Exercise aim: Repeat exactly the lines from the one containing "obj.matrix_world = world" through the one containing "obj.parent = None", both lines included, please, without any other lines.

Collected material:

[Start]

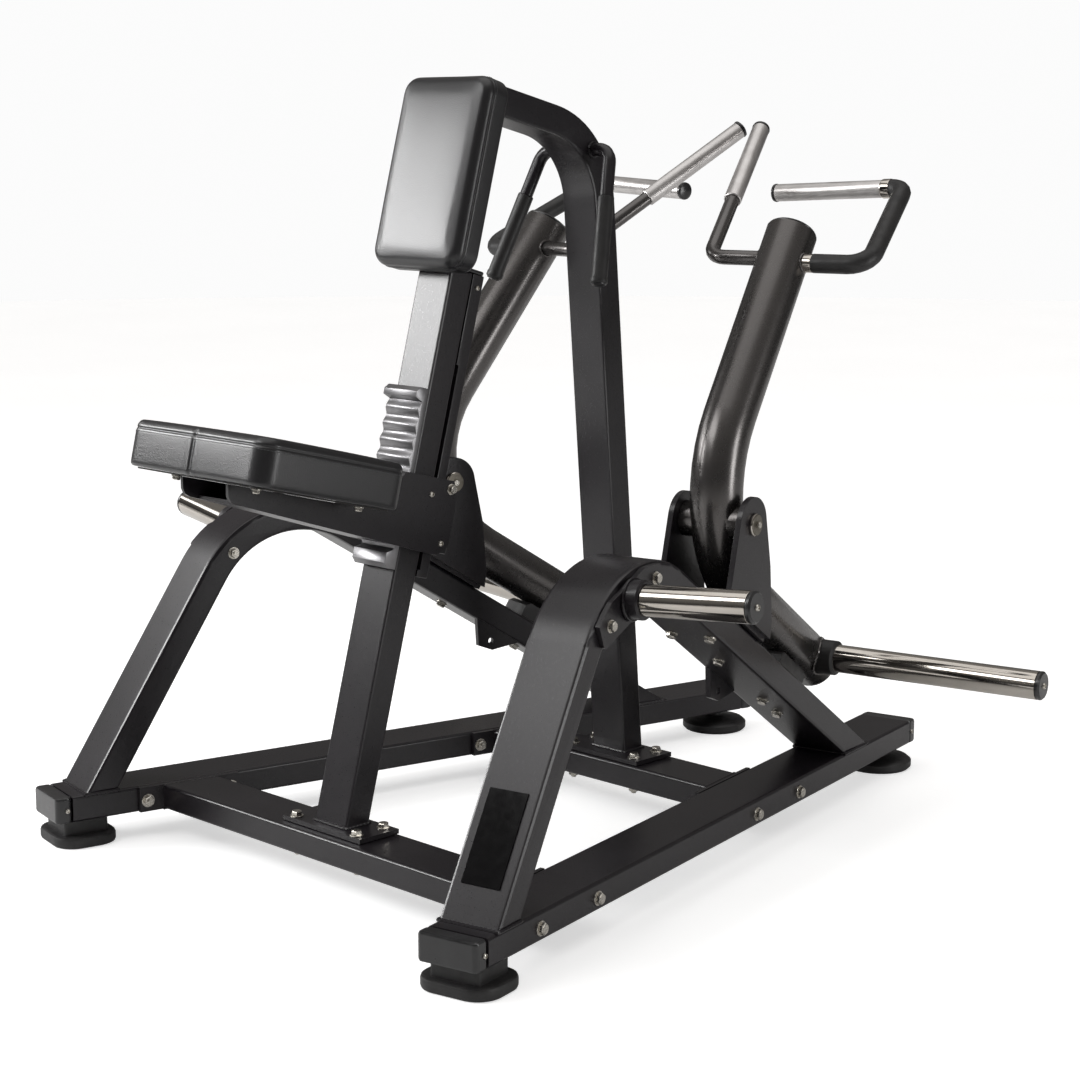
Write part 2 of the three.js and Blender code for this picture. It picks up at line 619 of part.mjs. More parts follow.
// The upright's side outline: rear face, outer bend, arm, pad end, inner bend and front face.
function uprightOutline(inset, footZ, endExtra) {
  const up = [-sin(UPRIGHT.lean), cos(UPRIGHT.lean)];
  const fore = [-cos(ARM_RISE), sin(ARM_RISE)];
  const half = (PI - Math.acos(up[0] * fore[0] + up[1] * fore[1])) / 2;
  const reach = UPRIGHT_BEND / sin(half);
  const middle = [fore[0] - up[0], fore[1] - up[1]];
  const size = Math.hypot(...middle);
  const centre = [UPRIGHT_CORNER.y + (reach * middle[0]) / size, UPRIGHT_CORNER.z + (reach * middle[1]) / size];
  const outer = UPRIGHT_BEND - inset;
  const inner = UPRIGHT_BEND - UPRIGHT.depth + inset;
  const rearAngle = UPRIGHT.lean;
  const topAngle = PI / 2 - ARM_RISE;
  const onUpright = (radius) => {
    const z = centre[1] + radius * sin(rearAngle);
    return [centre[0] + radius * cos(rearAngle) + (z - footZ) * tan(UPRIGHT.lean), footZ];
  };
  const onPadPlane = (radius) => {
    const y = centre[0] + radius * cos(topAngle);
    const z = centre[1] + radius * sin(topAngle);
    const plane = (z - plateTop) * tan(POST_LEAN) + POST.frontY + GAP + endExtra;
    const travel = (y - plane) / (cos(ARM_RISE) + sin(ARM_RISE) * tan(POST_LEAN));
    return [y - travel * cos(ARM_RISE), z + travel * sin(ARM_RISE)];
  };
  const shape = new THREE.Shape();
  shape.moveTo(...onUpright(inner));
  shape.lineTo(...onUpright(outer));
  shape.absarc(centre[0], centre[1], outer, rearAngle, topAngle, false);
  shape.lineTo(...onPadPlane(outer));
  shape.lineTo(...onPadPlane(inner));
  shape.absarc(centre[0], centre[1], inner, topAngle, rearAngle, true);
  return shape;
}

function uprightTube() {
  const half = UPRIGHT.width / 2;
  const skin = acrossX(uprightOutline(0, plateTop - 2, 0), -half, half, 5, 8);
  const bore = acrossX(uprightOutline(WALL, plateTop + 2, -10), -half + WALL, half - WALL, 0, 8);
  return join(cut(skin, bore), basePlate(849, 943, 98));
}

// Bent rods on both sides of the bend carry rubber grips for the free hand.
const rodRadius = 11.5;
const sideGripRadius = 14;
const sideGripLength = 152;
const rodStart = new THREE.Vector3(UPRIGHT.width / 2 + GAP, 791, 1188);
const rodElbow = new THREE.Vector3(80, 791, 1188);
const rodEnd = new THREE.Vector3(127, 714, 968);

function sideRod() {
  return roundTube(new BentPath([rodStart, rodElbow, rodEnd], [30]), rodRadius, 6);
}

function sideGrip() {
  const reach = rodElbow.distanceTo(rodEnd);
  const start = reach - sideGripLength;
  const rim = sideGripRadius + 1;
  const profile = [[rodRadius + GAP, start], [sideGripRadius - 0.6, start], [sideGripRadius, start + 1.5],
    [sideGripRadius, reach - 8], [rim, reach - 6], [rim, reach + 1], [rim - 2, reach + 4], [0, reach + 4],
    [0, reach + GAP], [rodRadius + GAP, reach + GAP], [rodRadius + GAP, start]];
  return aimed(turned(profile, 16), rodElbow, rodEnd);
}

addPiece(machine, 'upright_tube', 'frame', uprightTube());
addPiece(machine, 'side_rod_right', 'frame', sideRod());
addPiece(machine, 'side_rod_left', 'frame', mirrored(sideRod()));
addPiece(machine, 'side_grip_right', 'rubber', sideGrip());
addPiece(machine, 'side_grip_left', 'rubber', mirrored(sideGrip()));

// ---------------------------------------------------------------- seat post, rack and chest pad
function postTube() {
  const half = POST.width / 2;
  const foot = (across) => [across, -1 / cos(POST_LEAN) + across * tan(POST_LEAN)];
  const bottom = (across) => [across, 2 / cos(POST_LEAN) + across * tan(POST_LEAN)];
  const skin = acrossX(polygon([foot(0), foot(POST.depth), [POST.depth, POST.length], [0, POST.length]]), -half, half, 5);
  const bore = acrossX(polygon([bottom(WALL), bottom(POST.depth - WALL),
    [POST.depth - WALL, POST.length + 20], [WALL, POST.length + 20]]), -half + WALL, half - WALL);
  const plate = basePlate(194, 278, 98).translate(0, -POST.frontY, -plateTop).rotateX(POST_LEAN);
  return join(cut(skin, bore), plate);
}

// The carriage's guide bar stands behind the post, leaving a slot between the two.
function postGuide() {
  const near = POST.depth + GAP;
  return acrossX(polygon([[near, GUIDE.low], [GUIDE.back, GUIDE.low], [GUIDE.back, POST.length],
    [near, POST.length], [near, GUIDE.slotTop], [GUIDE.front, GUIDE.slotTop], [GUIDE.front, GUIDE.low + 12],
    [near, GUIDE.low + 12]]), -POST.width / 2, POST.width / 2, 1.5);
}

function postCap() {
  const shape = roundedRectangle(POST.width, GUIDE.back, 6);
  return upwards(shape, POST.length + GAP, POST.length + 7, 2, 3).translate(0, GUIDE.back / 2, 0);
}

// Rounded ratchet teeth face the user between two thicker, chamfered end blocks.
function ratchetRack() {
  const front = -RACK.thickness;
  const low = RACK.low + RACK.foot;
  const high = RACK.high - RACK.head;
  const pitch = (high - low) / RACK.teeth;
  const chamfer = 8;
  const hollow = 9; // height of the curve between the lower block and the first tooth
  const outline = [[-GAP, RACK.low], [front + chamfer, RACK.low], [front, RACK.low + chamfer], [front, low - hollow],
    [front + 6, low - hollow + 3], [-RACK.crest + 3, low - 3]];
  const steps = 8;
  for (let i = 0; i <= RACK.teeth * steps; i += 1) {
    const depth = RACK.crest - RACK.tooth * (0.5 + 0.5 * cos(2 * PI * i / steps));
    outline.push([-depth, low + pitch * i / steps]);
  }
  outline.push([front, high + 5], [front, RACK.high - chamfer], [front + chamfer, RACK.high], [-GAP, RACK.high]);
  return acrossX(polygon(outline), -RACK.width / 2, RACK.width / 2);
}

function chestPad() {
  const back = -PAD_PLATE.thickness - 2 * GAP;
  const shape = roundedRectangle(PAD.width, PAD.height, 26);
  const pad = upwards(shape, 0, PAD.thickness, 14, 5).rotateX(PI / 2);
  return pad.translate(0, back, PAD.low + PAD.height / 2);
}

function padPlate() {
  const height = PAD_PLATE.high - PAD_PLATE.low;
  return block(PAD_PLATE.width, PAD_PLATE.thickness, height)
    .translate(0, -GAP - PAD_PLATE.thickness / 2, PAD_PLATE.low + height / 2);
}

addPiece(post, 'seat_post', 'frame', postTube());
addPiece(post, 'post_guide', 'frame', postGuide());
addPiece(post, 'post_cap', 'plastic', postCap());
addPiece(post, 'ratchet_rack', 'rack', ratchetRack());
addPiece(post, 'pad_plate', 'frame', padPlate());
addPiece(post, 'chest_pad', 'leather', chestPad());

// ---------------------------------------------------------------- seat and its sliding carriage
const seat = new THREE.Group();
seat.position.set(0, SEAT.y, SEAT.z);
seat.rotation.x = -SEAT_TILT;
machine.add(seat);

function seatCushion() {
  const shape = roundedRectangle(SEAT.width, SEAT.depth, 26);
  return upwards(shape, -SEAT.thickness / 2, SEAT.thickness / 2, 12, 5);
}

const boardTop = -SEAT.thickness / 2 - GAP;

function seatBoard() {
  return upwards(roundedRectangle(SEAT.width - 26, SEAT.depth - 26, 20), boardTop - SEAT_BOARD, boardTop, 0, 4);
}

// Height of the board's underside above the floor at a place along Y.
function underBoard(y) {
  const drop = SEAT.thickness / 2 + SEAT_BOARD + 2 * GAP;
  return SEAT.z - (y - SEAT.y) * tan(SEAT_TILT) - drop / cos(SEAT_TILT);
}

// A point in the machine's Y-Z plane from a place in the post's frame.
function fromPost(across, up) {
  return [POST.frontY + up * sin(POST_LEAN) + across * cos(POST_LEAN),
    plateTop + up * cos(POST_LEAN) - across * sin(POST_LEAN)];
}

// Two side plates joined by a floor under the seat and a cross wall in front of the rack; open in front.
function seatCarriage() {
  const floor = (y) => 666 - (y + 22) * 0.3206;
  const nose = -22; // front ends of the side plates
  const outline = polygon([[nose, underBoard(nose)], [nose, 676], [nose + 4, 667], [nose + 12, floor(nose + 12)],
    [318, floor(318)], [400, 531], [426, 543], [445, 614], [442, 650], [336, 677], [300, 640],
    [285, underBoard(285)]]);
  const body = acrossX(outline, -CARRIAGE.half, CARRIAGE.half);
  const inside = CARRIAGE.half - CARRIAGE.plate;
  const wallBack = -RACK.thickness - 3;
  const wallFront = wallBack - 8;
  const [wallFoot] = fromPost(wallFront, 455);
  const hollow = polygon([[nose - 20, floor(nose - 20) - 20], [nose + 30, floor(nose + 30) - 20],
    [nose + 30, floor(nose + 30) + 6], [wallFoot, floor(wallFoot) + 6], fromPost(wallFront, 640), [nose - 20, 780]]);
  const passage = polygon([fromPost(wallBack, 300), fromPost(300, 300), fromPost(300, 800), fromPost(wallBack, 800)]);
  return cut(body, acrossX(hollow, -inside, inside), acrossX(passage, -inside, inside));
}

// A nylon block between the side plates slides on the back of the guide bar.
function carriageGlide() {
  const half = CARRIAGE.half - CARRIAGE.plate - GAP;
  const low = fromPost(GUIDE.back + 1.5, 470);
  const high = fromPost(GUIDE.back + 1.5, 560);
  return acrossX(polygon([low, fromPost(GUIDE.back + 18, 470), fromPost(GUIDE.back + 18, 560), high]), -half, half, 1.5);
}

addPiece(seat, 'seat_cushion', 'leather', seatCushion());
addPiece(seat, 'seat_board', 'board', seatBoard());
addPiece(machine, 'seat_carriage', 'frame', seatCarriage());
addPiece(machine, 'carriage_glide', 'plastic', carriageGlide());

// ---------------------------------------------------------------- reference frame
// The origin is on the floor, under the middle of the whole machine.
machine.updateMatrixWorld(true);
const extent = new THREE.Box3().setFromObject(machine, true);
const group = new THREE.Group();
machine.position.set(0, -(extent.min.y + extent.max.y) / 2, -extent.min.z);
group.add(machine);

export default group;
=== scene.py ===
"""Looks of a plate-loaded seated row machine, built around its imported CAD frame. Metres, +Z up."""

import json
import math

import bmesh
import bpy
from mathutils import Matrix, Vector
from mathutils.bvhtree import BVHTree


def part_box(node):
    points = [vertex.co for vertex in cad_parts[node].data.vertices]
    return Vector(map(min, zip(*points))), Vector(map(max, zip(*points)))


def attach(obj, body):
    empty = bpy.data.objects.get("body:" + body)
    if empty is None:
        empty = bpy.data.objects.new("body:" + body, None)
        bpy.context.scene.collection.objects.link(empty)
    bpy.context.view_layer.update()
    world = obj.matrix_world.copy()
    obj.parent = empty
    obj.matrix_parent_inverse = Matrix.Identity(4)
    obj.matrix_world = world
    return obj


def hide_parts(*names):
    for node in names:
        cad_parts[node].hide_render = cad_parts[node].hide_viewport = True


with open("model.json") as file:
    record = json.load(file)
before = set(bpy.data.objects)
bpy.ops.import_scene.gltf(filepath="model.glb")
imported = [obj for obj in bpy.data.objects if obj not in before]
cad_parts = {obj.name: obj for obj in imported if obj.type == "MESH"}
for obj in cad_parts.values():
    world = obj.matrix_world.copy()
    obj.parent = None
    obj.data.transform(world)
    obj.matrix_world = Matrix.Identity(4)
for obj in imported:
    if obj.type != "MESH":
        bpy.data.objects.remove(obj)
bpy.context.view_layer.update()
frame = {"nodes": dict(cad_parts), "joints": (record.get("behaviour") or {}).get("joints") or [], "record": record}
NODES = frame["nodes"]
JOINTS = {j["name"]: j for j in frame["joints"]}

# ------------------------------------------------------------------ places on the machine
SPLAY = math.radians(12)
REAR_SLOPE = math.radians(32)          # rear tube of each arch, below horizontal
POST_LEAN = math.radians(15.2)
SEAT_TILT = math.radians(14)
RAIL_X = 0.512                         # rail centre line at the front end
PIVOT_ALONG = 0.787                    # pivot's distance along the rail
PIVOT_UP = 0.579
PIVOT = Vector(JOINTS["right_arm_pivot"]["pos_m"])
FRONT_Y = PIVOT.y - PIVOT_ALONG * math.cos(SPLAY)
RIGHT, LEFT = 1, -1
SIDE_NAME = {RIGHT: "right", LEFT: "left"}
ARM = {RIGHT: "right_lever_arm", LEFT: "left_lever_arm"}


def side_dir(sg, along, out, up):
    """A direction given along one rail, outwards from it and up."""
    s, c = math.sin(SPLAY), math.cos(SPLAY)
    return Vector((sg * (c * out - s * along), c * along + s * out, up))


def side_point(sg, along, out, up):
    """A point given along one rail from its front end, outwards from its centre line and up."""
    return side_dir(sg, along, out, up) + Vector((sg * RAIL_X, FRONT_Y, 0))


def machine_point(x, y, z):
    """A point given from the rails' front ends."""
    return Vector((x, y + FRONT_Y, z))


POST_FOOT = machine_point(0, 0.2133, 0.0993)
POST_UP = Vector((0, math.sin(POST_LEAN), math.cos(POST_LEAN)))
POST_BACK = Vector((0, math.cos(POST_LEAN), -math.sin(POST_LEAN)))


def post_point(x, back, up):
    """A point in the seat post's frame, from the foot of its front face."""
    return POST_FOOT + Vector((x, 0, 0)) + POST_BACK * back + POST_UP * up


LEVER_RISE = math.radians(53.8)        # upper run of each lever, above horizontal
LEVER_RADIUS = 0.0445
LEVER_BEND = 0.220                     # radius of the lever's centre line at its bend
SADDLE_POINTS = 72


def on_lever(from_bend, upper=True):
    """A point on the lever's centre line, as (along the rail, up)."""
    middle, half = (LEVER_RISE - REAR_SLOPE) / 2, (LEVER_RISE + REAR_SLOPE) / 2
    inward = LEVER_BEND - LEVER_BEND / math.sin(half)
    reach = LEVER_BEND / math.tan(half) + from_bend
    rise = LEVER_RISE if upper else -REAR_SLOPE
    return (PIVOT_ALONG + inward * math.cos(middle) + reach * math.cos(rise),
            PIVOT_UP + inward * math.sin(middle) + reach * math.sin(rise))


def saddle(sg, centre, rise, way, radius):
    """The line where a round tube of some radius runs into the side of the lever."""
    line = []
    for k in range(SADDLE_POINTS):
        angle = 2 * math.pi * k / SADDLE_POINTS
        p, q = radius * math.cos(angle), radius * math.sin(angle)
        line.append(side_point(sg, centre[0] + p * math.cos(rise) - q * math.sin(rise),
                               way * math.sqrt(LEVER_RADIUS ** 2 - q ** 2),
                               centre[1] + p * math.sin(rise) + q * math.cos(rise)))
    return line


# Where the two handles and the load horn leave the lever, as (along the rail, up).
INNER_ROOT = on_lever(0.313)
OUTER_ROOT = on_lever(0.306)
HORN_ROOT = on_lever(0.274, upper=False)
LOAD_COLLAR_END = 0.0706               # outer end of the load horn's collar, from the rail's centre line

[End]

Expected answer:
    obj.matrix_world = world
    return obj


def hide_parts(*names):
    for node in names:
        cad_parts[node].hide_render = cad_parts[node].hide_viewport = True


with open("model.json") as file:
    record = json.load(file)
before = set(bpy.data.objects)
bpy.ops.import_scene.gltf(filepath="model.glb")
imported = [obj for obj in bpy.data.objects if obj not in before]
cad_parts = {obj.name: obj for obj in imported if obj.type == "MESH"}
for obj in cad_parts.values():
    world = obj.matrix_world.copy()
    obj.parent = None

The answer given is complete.